I knew better. I knew what the scriptures said about forgiving others. I Knew that was what God would have us do. I always believed forgiveness was for others that had wronged us, for them to heal. It took me a very long and painful journey to understand that the true nature of forgiveness is to allow us to heal, to remove the poison that comes from holding onto grudges from within us.
It took me years to learn that while I was busy holding onto this grudge, this anger, that it was not hurting her. It was destroying me. I was not happy. Then one night as I knelt in prayer, I prayed for the strength to forgive. It wasn’t easy! It was painful. It brought back all the heartache and betrayal that I had felt. I struggled within as I searched for the way to truly forgive her for her actions against me and our family. Then I let go of the hate and allowed the forgiveness to happen. When I told her I forgave her, she mocked me. It didn’t matter, I let go anyway.

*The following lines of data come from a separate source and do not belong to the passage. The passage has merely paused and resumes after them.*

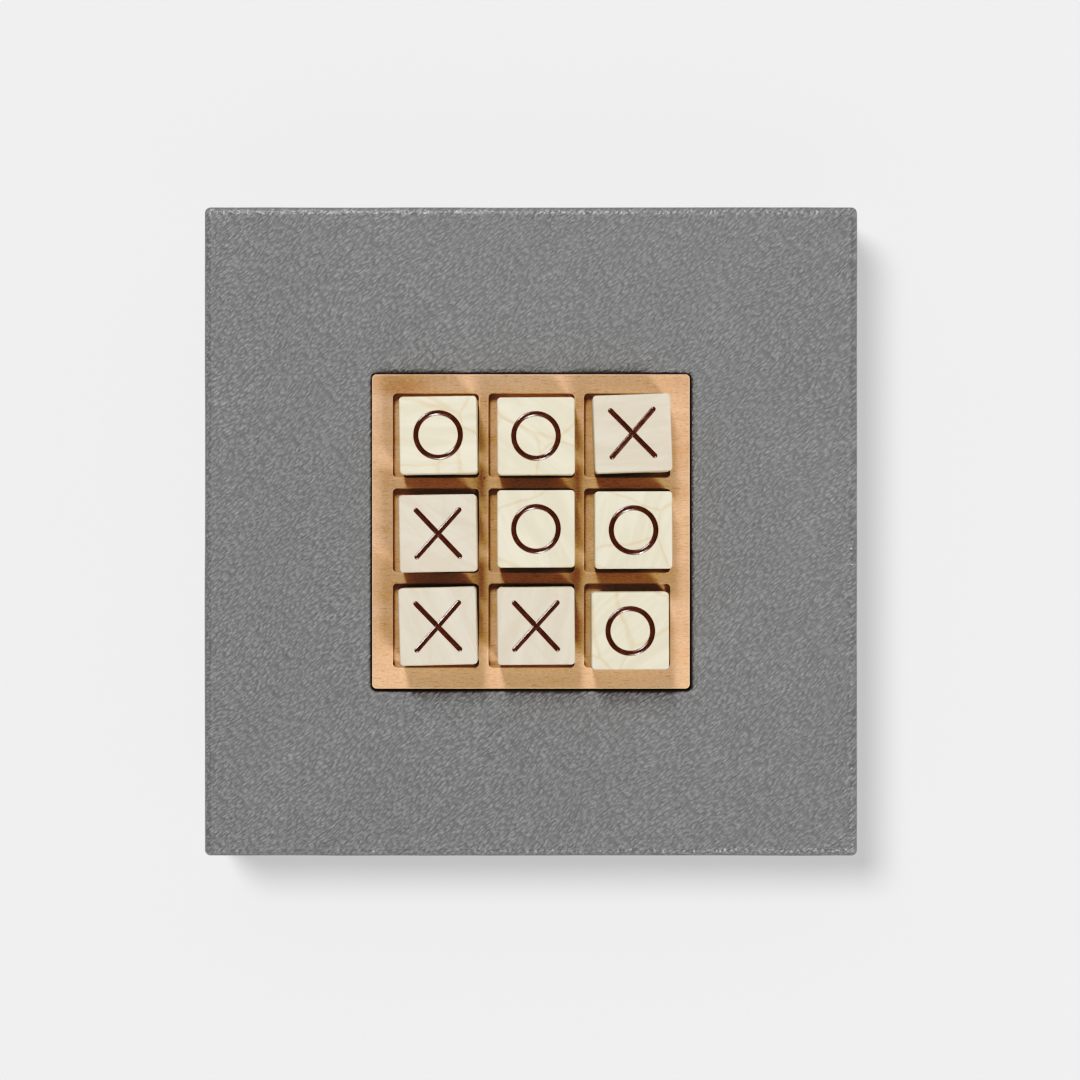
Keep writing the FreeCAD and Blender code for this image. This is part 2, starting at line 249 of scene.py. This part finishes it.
def beech(name, shift):
    """Oiled beech: slow bands along X, the wood's short dark flecks, one reddish streak and
    one pin knot, and paler towards the front. Its walls are painted dark brown, a painted
    shade, and its rounded edges painted paler, a painted highlight, most on those along Y."""
    s = Shader(name)
    here = s.place(shift=shift)
    wavy = s.warped(here, 0.05, 6.0)
    bands = s.noise(s.scaled(wavy, (0.014, 0.13, 0.1)), 1.0, 4.0, 0.6).outputs["Fac"]
    colour = s.mix(s.remap(bands, 0.3, 0.7), srgb(214, 166, 121), srgb(230, 188, 148))
    forward = s.add("SeparateXYZ", {"Vector": here}).outputs["Y"]
    colour = s.mix(s.remap(forward, -30.0, -46.0, 0.0, 0.55), colour, srgb(246, 200, 152))
    tilted = s.warped(s.scaled(here, (0.3, 2.3, 1.0)), 0.4, 0.5)
    fleck_noise = s.noise(tilted, 1.0, 2.0, 0.5).outputs["Fac"]
    flecks = s.remap(fleck_noise, 0.56, 0.7)
    colour = s.mix(s.math("MULTIPLY", flecks, 0.45), colour, srgb(160, 100, 60))
    mottle = s.noise(s.scaled(here, (0.9, 2.4, 1.5)), 1.0, 3.0, 0.65).outputs["Fac"]
    colour = s.mix(s.remap(mottle, 0.48, 0.7, 0.0, 0.3), colour, srgb(178, 118, 74))
    colour = s.mix(s.remap(mottle, 0.5, 0.3, 0.0, 0.3), colour, srgb(252, 220, 184))
    pores = s.noise(s.scaled(here, (0.7, 6.5, 4.0)), 1.0, 2.0, 0.6).outputs["Fac"]
    colour = s.mix(s.remap(pores, 0.6, 0.78, 0.0, 0.3), colour, srgb(158, 104, 62))
    colour = s.mix(s.remap(pores, 0.42, 0.26, 0.0, 0.25), colour, srgb(240, 204, 168))
    streak = s.near(s.scaled(wavy, (0.45, 1.0, 1.0)), STREAK, 6.0)
    rusty = s.math("MULTIPLY", streak, s.remap(pores, 0.4, 0.65, 0.25, 0.85))
    colour = s.mix(rusty, colour, srgb(176, 92, 52))
    colour = s.mix(s.near(here, PIN_KNOT, 0.55), colour, srgb(96, 54, 30))
    facing = s.facing()
    level = facing["Z"]
    # Painted shade: faces that turn to the side, the walls, are painted dark brown.
    colour = s.mix(s.remap(level, 0.3, 0.0, 0.0, 0.7), colour, srgb(122, 72, 38))
    # Painted highlight: the rounded edges are painted paler, most on those along Y.
    rounded = s.math("MULTIPLY", s.remap(level, 0.999, 0.9), s.remap(level, 0.05, 0.4))
    edge_highlight = s.remap(s.math("ABSOLUTE", facing["X"]), 0.0, 0.3, 0.25, 0.75)
    colour = s.mix(s.math("MULTIPLY", rounded, edge_highlight), colour, srgb(252, 222, 184))
    grain = s.math("SUBTRACT", bands, s.math("MULTIPLY", flecks, 0.3))
    normal = s.bump(grain, 0.05 * MM, s.bump(pores, 0.03 * MM))
    roughness = s.remap(fleck_noise, 0.4, 0.7, 0.42, 0.55)
    return s.finish(colour, roughness, normal, Specular_IOR_Level=0.4)


O_TONES = (srgb(237, 231, 210), srgb(218, 207, 178), srgb(222, 200, 158))
X_TONES = (srgb(229, 221, 203), srgb(211, 197, 173), srgb(222, 210, 188))


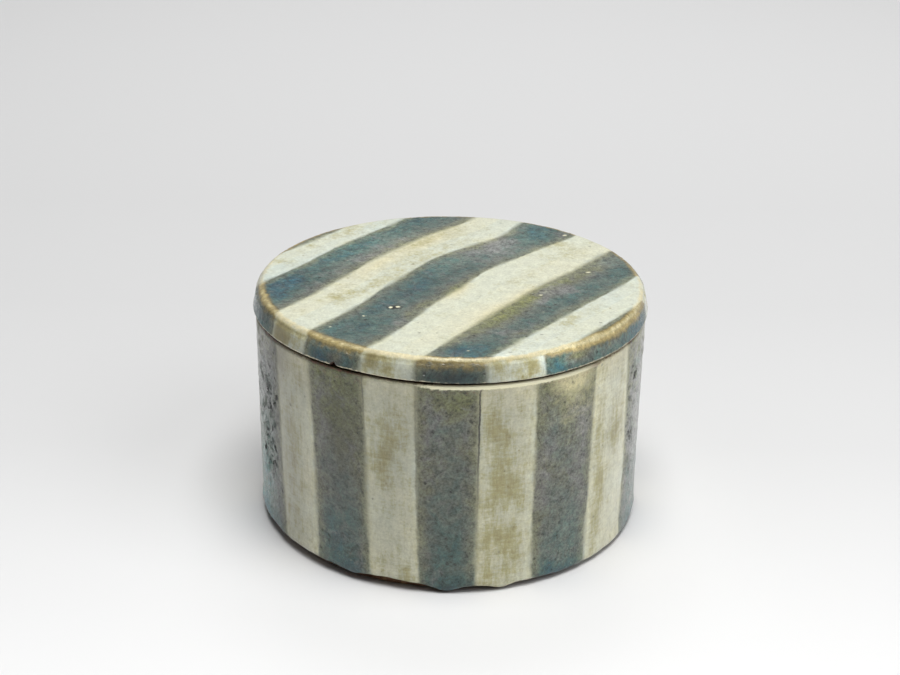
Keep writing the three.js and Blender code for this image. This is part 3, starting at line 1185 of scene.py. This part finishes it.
    def build(self, striped: bpy.types.Material, inner: bpy.types.Material) -> bpy.types.Object:
        """Models and dresses the wall.

        Args:
            striped: The finish of the outside.
            inner: The finish of the inside.

        Returns:
            The piece.
        """
        wall = Sculpture("striped_wall", self.shape())
        points = verts_of(wall.bm)
        angle, radius = polar(points)
        height = points[:, 2]
        inward = self.radius - radius
        outside = self.outer.over(inward)
        stripe, pitted = self.stripes.measure(angle, height, self.radius)
        is_dark = self.dark_edge.over(stripe)
        from_edge = height - self.edge(angle)
        from_crest = self.crest(angle) - height
        front = self.front.round(angle)
        broad, lumps, skin, cloud = grains(points, self.kinds, seed=1)

        # Pits where the lists have them, but none along the edge of a stripe or right under the rim.
        pitted = np.clip(0.06 + 0.05 * pitted + marks(self.pit_fields, angle, height), 0.0, 1.0)
        pitted *= self.pit_margin.over(stripe) * self.pit_top.over(from_crest)
        dug, pit = self.bubbles.scatter(np.radians(angle) * self.radius, height, pitted, stretch=1.2)
        pit *= 0.5 + 0.5 * np.clip(2.0 * pitted, 0.0, 1.0)
        relief = self.waves * broad + self.lumps * lumps + self.skin * skin * (0.25 + is_dark) + dug
        relief -= self.dip.over(stripe)
        relief += self.roll.over(from_edge) * (0.75 + 0.5 * lumps)
        relief += self.flare.over(from_crest) * front
        wall.push(relief * outside)

        pool = 0.47 - self.thin_rim.over(from_crest) + 0.08 * cloud
        pooled = self.thick_edge.over(from_edge) + self.thick_foot.over(height)
        pooled += marks(self.pools, angle, height)
        # The rim's edge is cream where the light falls on it: partly wear, partly a painted highlight.
        cream = self.cream.over(from_crest) * self.lit_share.over(self.lit.round(angle))
        brown = self.brown.over(from_crest) + self.brown_shadow.over(from_crest) * is_dark
        # Bare clay on top of the rim and under the hanging lip.
        groove = ramp(inward, 1.0, 1.7) * ramp(from_crest, 3.0, 1.0)
        below = ramp(from_edge, 0.9, 0.2) * ramp(inward, 0.5, 1.5)
        wall.fields = {
            Field.STRIPE: stripe,
            Field.POOL: np.where(stripe > 0, pool + pooled, pool + 0.04),
            Field.HAZE: 0.1 + marks(self.hazes, angle, height),
            Field.STAIN: 0.1 + marks(self.stains, angle, height),
            Field.THIN: np.zeros(len(points)),
            Field.TONE_AND_LIGHT: 1.0 + marks(self.shades, angle, height),
            Field.WEAR_AND_HIGHLIGHT: np.maximum(cream, brown) * self.worn_to.over(inward),
            Field.RUST: np.where(from_crest < 2.6, 1.0 - ramp(front, 0.35, 0.6), 1.0),
            Field.PIT: pit * outside,
            Field.SKIN: 0.9 - self.dull_rim.over(from_crest) * self.dull_side.round(angle),
            Field.PITTED: pitted * outside,
            Field.LINE: marks(self.lines, angle, height) * outside,
            Field.BARE: np.clip(groove * (height > self.rim - 3.0) + below, 0.0, 1.0),
        }
        return wall.complete((striped, inner), "box", ("wall",))


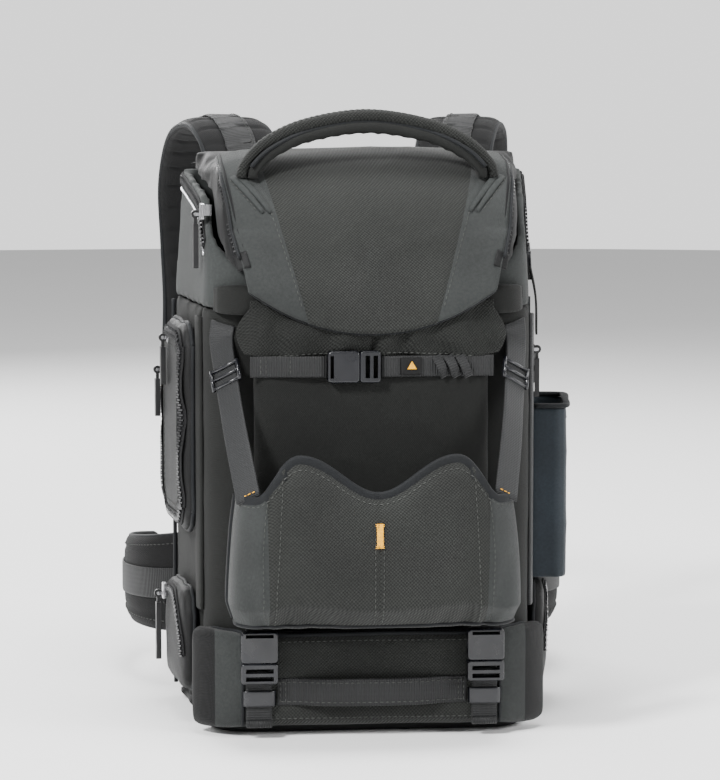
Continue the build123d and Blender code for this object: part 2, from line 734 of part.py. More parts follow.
def on_side(side, s, z, out):
    """Plane for a slider on a side: origin on the pull's bar, out from the surface at depth out."""
    plane = side_plane(side)
    origin = plane.from_local_coords((side * s, z, out + PULL_STANDOFF + SEWN_GAP))
    return Plane(origin=origin, x_dir=plane.x_dir, z_dir=plane.z_dir)


side_zip_place = on_side(1, SIDE_ZIP_S, SIDE_ZIP_TOP, 0)
save(zip_slider(side_zip_place), "side_zip_slider")
save(zip_pull(side_zip_place), "side_zip_pull")

door_face = SEWN_GAP + DOOR_THICKNESS
door_upper_place = on_side(-1, 34, 296, door_face)
door_lower_place = on_side(-1, 62, 268, door_face)
save_group((zip_slider(p) for p in (door_upper_place, door_lower_place)), "side_door_sliders")
save(zip_pull(door_upper_place), "side_door_pull_upper")
save(zip_pull(door_lower_place), "side_door_pull_lower")

low_pocket_place = on_side(-1, 52, 90, SEWN_GAP + LOW_POCKET_DEPTH)
save(zip_slider(low_pocket_place), "lower_pocket_slider")
save(zip_pull(low_pocket_place, 46), "lower_pocket_pull")

LID_SLIDER_Y = -35.0
lid_seam_z = lid_seam(LID_SLIDER_Y)
lid_slider_s = LID_SLIDER_Y / math.cos(math.radians(SIDE_SLOPE))
lid_slider_place = on_side(-1, lid_slider_s, lid_seam_z + 5, 3.4 - PULL_STANDOFF)
with BuildPart() as lid_zip_slider:
    add(zip_slider(lid_slider_place))
    face = side_plane(-1)
    foot = face.from_local_coords((-lid_slider_s, lid_seam_z + 8, -5.0))
    with Locations(Plane(origin=foot, x_dir=face.x_dir, z_dir=face.z_dir)):
        Box(6, 8, 8)
    add(lid_block(), mode=Mode.SUBTRACT)
save(lid_zip_slider.part, "lid_zip_slider")
save(zip_pull(lid_slider_place, 34), "lid_zip_pull")

# ---------------------------------------------------------------- inside the main compartment

divider_bottom = BASE_THICKNESS + SEWN_GAP
divider_top = BODY_TOP - SHELF_THICKNESS - SEWN_GAP
divider_front = FRONT_Y + WALL + SEWN_GAP
save_group(
    (
        slab(
            divider_bottom,
            divider_top,
            divider_front,
            DIVIDER_REAR_Y,
            side * DIVIDER_X - DIVIDER_THICKNESS / 2,
            side * DIVIDER_X + DIVIDER_THICKNESS / 2,
        )
        for side in (-1, 1)
    ),
    "main_dividers",
)


def cross_divider(side):
    """A shelf between a main divider and the side wall, cut to the wall's slant."""
    inner = DIVIDER_X + DIVIDER_THICKNESS / 2 + SEWN_GAP
    near = CORNER_SEAM_Y - 8
    far = DIVIDER_REAR_Y - 4
    with BuildPart() as shelf:
        with BuildSketch(Plane.XY.offset(CROSS_DIVIDER_Z - DIVIDER_THICKNESS / 2)):
            with BuildLine():
                Polyline(
                    (side * inner, near),
                    (side * (half_width(near, WALL) - 3), near),
                    (side * (half_width(far, WALL) - 3), far),
                    (side * inner, far),
                    close=True,
                )
            make_face()
        extrude(amount=DIVIDER_THICKNESS)
    return shelf.part


save(cross_divider(-1), "cross_divider_left")
save(cross_divider(1), "cross_divider_right")

# ---------------------------------------------------------------- rear door and back system


def rear_plate(half, bottom, top, y, thickness, corner):
    """A rounded upright plate whose front face is at y."""
    with BuildPart() as plate:
        with BuildSketch(Plane.XZ.offset(-y)):
            with Locations((0, (bottom + top) / 2)):
                RectangleRounded(2 * half, top - bottom, corner)
        extrude(amount=-thickness)
    return plate.part


with BuildPart() as rear_panel:
    add(
        rear_plate(
            REAR_PANEL_HALF_WIDTH, REAR_PANEL_BOTTOM, REAR_PANEL_TOP, PANEL_Y, REAR_PANEL_THICKNESS, 28
        )
    )
    for side in (-1, 1):
        with Locations((side * STAY_X, SHEET_Y - STAY_THICKNESS / 2, 210)):
            Box(STAY_WIDTH + 0.6, STAY_THICKNESS + 0.4, 340.6, mode=Mode.SUBTRACT)
save(rear_panel.part, "rear_panel")
save_group(
    (
        slab(
            40,
            380,
            SHEET_Y - STAY_THICKNESS,
            SHEET_Y,
            side * STAY_X - STAY_WIDTH / 2,
            side * STAY_X + STAY_WIDTH / 2,
        )
        for side in (-1, 1)
    ),
    "frame_stays",
)
save(rear_plate(125, 25, 396, SHEET_Y, FRAME_SHEET_THICKNESS, 24), "frame_sheet")

with BuildPart() as laptop_sleeve:
    sleeve_y = PANEL_Y - SLEEVE_SLOT - SLEEVE_WALL
    add(slab(SLEEVE_BOTTOM, SLEEVE_TOP, sleeve_y, sleeve_y + SLEEVE_WALL, -SLEEVE_HALF_WIDTH, SLEEVE_HALF_WIDTH))
    floor_top = SLEEVE_BOTTOM + SLEEVE_WALL
    add(slab(SLEEVE_BOTTOM, floor_top, sleeve_y, PANEL_Y, -SLEEVE_HALF_WIDTH, SLEEVE_HALF_WIDTH))
    for side in (-1, 1):
        edges = sorted((side * SLEEVE_HALF_WIDTH, side * (SLEEVE_HALF_WIDTH - SLEEVE_WALL)))
        add(slab(SLEEVE_BOTTOM, SLEEVE_TOP, sleeve_y, PANEL_Y, *edges))
save(laptop_sleeve.part, "laptop_sleeve")


def back_pad(x_left, x_right, bottom, top, thickness):
    """One foam pad on the back, with soft edges."""
    with BuildPart() as pad:
        add(slab(bottom, top, PAD_Y, PAD_Y + thickness, x_left, x_right))
        fillet(pad.edges().filter_by(Axis.Y), 12)
        fillet(pad.faces().sort_by(Axis.Y)[-1].edges(), 5)
    return pad.part


save_group(
    (
        back_pad(*sorted((side * 16, side * 112)), bottom, top, PAD_THICKNESS)
        for side in (-1, 1)
        for bottom, top in ((138, 240), (250, 374))
    ),
    "back_pads",
)
save(
    back_pad(-LUMBAR_HALF_WIDTH, LUMBAR_HALF_WIDTH, LUMBAR_BOTTOM, LUMBAR_TOP, LUMBAR_THICKNESS),
    "lumbar_pad",
)


# Metal rings on the collar's leaning rear, where the load lifters start
lean = math.radians(COLLAR_TAPER)
collar_rear = Plane(
    origin=(0, REAR_Y, BODY_TOP),
    x_dir=(-1, 0, 0),
    z_dir=(0, math.cos(lean), math.sin(lean)),
)
RING_X = 92.0
RING_RISE = 84.0
with BuildPart() as lifter_rings:
    with BuildSketch(collar_rear.offset(SEWN_GAP)):
        with Locations((-RING_X, RING_RISE), (RING_X, RING_RISE)):
            RectangleRounded(32, 26, 5)
            RectangleRounded(26, 20, 3, mode=Mode.SUBTRACT)
    extrude(amount=3)
save(lifter_rings.part, "lifter_rings")

# ---------------------------------------------------------------- shoulder straps

STRAP_ROOT_Y = PAD_Y + STRAP_THICKNESS / 2 + SEWN_GAP
STRAP_ROUTE = [
    (84, STRAP_ROOT_Y, 386),
    (85, 121, 427),
    (91, 146, 450),
    (101, 184, 459),
    (113, 236, 446),
    (119, 280, 406),
    (117, 298, 356),
    (115, 299, 300),
    (118, 289, 232),
]
LOWER_WEB_ROUTE = [
    (120, 280, 207),
    (130, 246, 185),
    (140, 190, 166),
    (141, 135, 156),
    (133, SHEET_Y + 1.8, 152),
]
lifter_lift = STRAP_THICKNESS / 2 + WEB_THICKNESS / 2 + 2 * SEWN_GAP


strap_root_width = STRAP_WIDTH - 6
strap_widths = [strap_root_width, STRAP_WIDTH, STRAP_WIDTH, STRAP_WIDTH - 4]
left_route = mirrored(STRAP_ROUTE, -1)
left_lower_route = mirrored(LOWER_WEB_ROUTE, -1)

with BuildPart() as shoulder_strap:
    add(band(left_route, strap_widths, STRAP_THICKNESS, sections=15))
    with Locations(Location(left_route[0], (0, 90, 0))):
        Cylinder(STRAP_THICKNESS / 2 - ROOT_EASE, strap_root_width - ROOT_EASE)
save(shoulder_strap.part, "shoulder_strap_left")
save(other_side(shoulder_strap.part), "shoulder_strap_right")

lifter = band(left_route, [LIFTER_WIDTH] * 2, WEB_THICKNESS, lift=-lifter_lift, span=(0.08, 0.46))
save(lifter, "load_lifter_left")
save(other_side(lifter), "load_lifter_right")

strap_end = Vector(*left_route[-1])
web_along = (Vector(*left_lower_route[0]) - strap_end).normalized()
strap_lock = ladder_lock(
    Plane(origin=strap_end + web_along * 9.2, x_dir=(1, 0, 0), z_dir=Vector(1, 0, 0).cross(web_along)),
    LOWER_WEB_WIDTH,
)
save(strap_lock, "strap_lock_left")
save(other_side(strap_lock), "strap_lock_right")

lower_web = band(left_lower_route, [LOWER_WEB_WIDTH] * 2, WEB_THICKNESS, turn=(0, 0, -1))
save_group((lower_web, other_side(lower_web)), "strap_webbing")

# Sternum strap halves, which slide on the shoulder straps
STERNUM_Z = 330.0
STERNUM_Y = 299.0
STERNUM_START_X = 84.9
STERNUM_MOUTH_X = -24.0
STERNUM_PLUG_X = 16.0


def across_front(x, y, z):
    """Plane of a buckle worn at the front: y points to the wearer's socket side, z away from them."""
    return Plane(origin=(x, y, z), x_dir=(0, 0, -1), z_dir=(0, 1, 0))


def sternum_strap(side, inner_x):
    """Webbing from a shoulder strap's edge to its half of the buckle."""
    low, high = STERNUM_Z - WEB / 2, STERNUM_Z + WEB / 2
    thick = WEB_THICKNESS / 2
    edges = sorted((side * STERNUM_START_X, side * inner_x))
    return slab(low, high, STERNUM_Y - thick, STERNUM_Y + thick, *edges)


sternum_back = STERNUM_Y - BUCKLE_THICKNESS / 2
socket_end = abs(STERNUM_MOUTH_X) + SOCKET_LENGTH + SEWN_GAP
save(sternum_strap(-1, socket_end), "sternum_strap_left")
save(buckle_socket(across_front(STERNUM_MOUTH_X, sternum_back, STERNUM_Z)), "sternum_socket")
save(sternum_strap(1, STERNUM_PLUG_X + PLUG_BASE + SEWN_GAP), "sternum_strap_right")
save(buckle_plug(across_front(STERNUM_PLUG_X, sternum_back, STERNUM_Z)), "sternum_plug")

# ---------------------------------------------------------------- hip belt

WING_PIVOT = (112.5, PAD_Y + 12.5)
WING_PLAN = [WING_PIVOT, (138, 116), (160, 134), (174, 167), (177, 210), (170, 252), (155, 285)]


def wing_centre_z(share):
    """Height of the wing's centreline, which keeps its lower edge level."""
    height = WING_ROOT_HEIGHT + (WING_TIP_HEIGHT - WING_ROOT_HEIGHT) * share
    return WING_BOTTOM + height / 2


wing_route = [
    (x, y, wing_centre_z(i / (len(WING_PLAN) - 1))) for i, (x, y) in enumerate(WING_PLAN)
]
BELT_WEB_Z = wing_centre_z(1)
BELT_MOUTH_X = -30.0
BELT_PLUG_X = 22.0
BELT_FRONT_Y = 342.0
belt_back = BELT_FRONT_Y - BUCKLE_THICKNESS / 2


with BuildPart() as belt_wing:
    heights = [WING_ROOT_HEIGHT, WING_TIP_HEIGHT]
    add(band(mirrored(wing_route, -1), heights, WING_THICKNESS, across=(0, 0, 1), sections=9))
    with Locations((-WING_PIVOT[0], WING_PIVOT[1], wing_centre_z(0))):
        Cylinder(WING_THICKNESS / 2 - ROOT_EASE, WING_ROOT_HEIGHT - ROOT_EASE)
save(belt_wing.part, "belt_wing_left")
save(other_side(belt_wing.part), "belt_wing_right")


def belt_webbing(side, inner_x):
    """Webbing from a wing's tip round to the buckle."""
    tip = wing_route[-1]
    route = [
        (tip[0] - 1.1, tip[1] + 1.1, BELT_WEB_Z),
        (137, 313, BELT_WEB_Z),
        (106, 334, BELT_WEB_Z),
        (inner_x + 14, BELT_FRONT_Y, BELT_WEB_Z),
        (inner_x, BELT_FRONT_Y, BELT_WEB_Z),
    ]
    return band(mirrored(route, side), [BELT_WEB] * 2, WEB_THICKNESS, across=(0, 0, 1))


save(belt_webbing(-1, abs(BELT_MOUTH_X) + SOCKET_LENGTH + SEWN_GAP), "belt_webbing_left")
save(belt_webbing(1, BELT_PLUG_X + PLUG_BASE + SEWN_GAP), "belt_webbing_right")
save(buckle_socket(across_front(BELT_MOUTH_X, belt_back, BELT_WEB_Z), BELT_WEB), "belt_buckle_socket")
save(buckle_plug(across_front(BELT_PLUG_X, belt_back, BELT_WEB_Z), BELT_WEB), "belt_buckle_plug")
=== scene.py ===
"""Drone backpack case: the cloth, webbing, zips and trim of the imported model, laid out as an add-on."""

import math

import bmesh
import bpy
from bpy.props import FloatProperty, FloatVectorProperty, PointerProperty
from mathutils import Matrix, Vector, noise
from mathutils.bvhtree import BVHTree


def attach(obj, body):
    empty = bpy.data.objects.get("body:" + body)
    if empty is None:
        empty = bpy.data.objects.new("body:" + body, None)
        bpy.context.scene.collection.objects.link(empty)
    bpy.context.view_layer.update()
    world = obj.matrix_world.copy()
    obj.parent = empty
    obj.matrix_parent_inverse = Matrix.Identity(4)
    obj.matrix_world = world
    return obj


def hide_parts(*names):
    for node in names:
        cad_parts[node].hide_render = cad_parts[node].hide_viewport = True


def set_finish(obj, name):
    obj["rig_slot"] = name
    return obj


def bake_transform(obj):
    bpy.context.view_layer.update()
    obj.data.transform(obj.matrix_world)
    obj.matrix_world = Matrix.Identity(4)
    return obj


bl_info = {
    "name": "Drone Backpack",
    "version": (1, 0, 0),
    "blender": (4, 5, 0),
    "location": "3D Viewport > Sidebar > Backpack",
    "description": "Sews the cloth, webbing, zips and trim of a drone backpack round its frame",
    "category": "Object",
}

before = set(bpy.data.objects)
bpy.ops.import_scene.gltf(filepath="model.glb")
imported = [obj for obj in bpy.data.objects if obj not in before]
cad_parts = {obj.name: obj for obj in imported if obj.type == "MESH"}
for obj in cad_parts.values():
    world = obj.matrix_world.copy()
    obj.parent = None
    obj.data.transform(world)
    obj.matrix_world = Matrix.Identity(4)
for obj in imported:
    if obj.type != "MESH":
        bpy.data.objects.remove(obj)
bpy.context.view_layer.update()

MM = 0.001
SIDES = (("left", -1), ("right", 1))
X, Y, Z = Vector((1, 0, 0)), Vector((0, 1, 0)), Vector((0, 0, 1))

# The slanted sides of the body, as packed
REAR_HALF, FRONT_HALF = 143.0, 122.0
REAR_Y, FRONT_Y = 90.0, -72.0
SLANT = math.atan2(REAR_HALF - FRONT_HALF, REAR_Y - FRONT_Y)
BODY_TOP = 326.0
COLLAR_LEAN = math.radians(3.4)
BUCKLE_X = 86.0
CORNER_RADIUS = 34.0
BELT_ROOT_HEIGHT, BELT_TIP_HEIGHT = 84, 56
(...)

It wasn’t long before I discovered the direct benefits I was receiving as a result of my true forgiveness. I was sleeping through the night for the first time in nearly 6 years. My blood pressure and cholesterol were normal again. I felt the energy to exercise. I went back to church. I was invigorated with life. I loved life! Letting go had made my life improve. I found the love of my life after I went through this process for which I am eternally grateful for. She is my soul mate and I would never have found her had I held onto the grudges and not learned to forgive.
Forgiveness allows us to heal. It is a way for us to put the hurt in a place that cannot destroy us. When we hold onto those grudges in life it is a poison that impacts not only us but those we love most. I have seen families and friendships torn apart from grudges and refusal to forgive. I have seen people stop going to church, to family events, and end friendships all over a grudge and failure to forgive. The person we hold that grudge against does not always even notice, we let them control our lives for the sake of our pride.
Many times forgiving ourselves is the most difficult one to forgive. Our failure to forgive ourselves creates a path of destruction in our own life. Many of the poor choices we continue to make stem from our failure to forgive ourselves for our mistakes. By forgiving ourselves we can create a brighter future for ourselves and those we love. It allows us to finally move forward and be free of the internal chains that hold us bound, we will have better self esteem and greater love and compassion for others.
Forgiveness allows us to move forward and to heal. Let go of the grudge you hold, forgive yourself, forgive those who have wronged you and reclaim control over your life.